To be done => Your task is to print the material below exactly as presented.

# Start of Given material

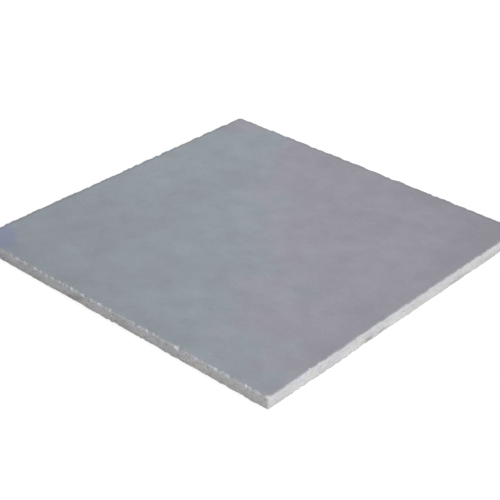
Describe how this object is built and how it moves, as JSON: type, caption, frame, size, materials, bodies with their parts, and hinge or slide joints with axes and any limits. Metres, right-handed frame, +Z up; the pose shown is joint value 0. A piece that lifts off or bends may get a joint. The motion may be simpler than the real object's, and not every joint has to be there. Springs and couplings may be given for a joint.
{
  "type": "cement-bonded particle board",
  "caption": "Flat square sheet of cement-bonded particle board, pressed in one piece and sawn on every side, for lining, cladding, flooring and tile backing.",
  "frame": {"origin": "middle of the underside, on the floor", "axes": "+Z up through the board's thickness, out of the top face; +X along its length and +Y along its width, both across the sawn edges"},
  "size_m": [0.6, 0.6, 0.02],
  "materials": {
    "cement_board": "matt pressed cement skin on both faces; sawn edges paler, with wood particles in cement"
  },
  "bodies": {
    "root": {"board": "cement_board"}
  },
  "joints": []
}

# End of Given material

Output =>
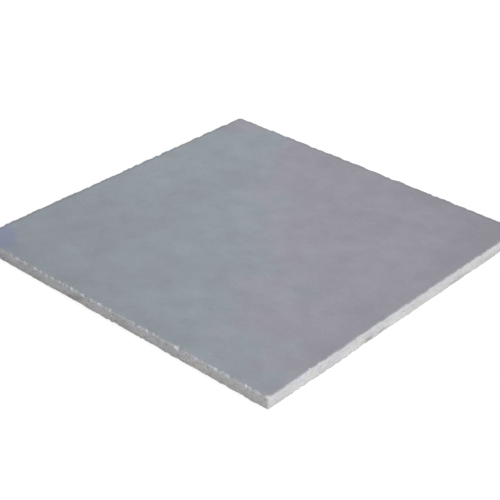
Describe how this object is built and how it moves, as JSON: type, caption, frame, size, materials, bodies with their parts, and hinge or slide joints with axes and any limits. Metres, right-handed frame, +Z up; the pose shown is joint value 0. A piece that lifts off or bends may get a joint. The motion may be simpler than the real object's, and not every joint has to be there. Springs and couplings may be given for a joint.
{
  "type": "cement-bonded particle board",
  "caption": "Flat square sheet of cement-bonded particle board, pressed in one piece and sawn on every side, for lining, cladding, flooring and tile backing.",
  "frame": {"origin": "middle of the underside, on the floor", "axes": "+Z up through the board's thickness, out of the top face; +X along its length and +Y along its width, both across the sawn edges"},
  "size_m": [0.6, 0.6, 0.02],
  "materials": {
    "cement_board": "matt pressed cement skin on both faces; sawn edges paler, with wood particles in cement"
  },
  "bodies": {
    "root": {"board": "cement_board"}
  },
  "joints": []
}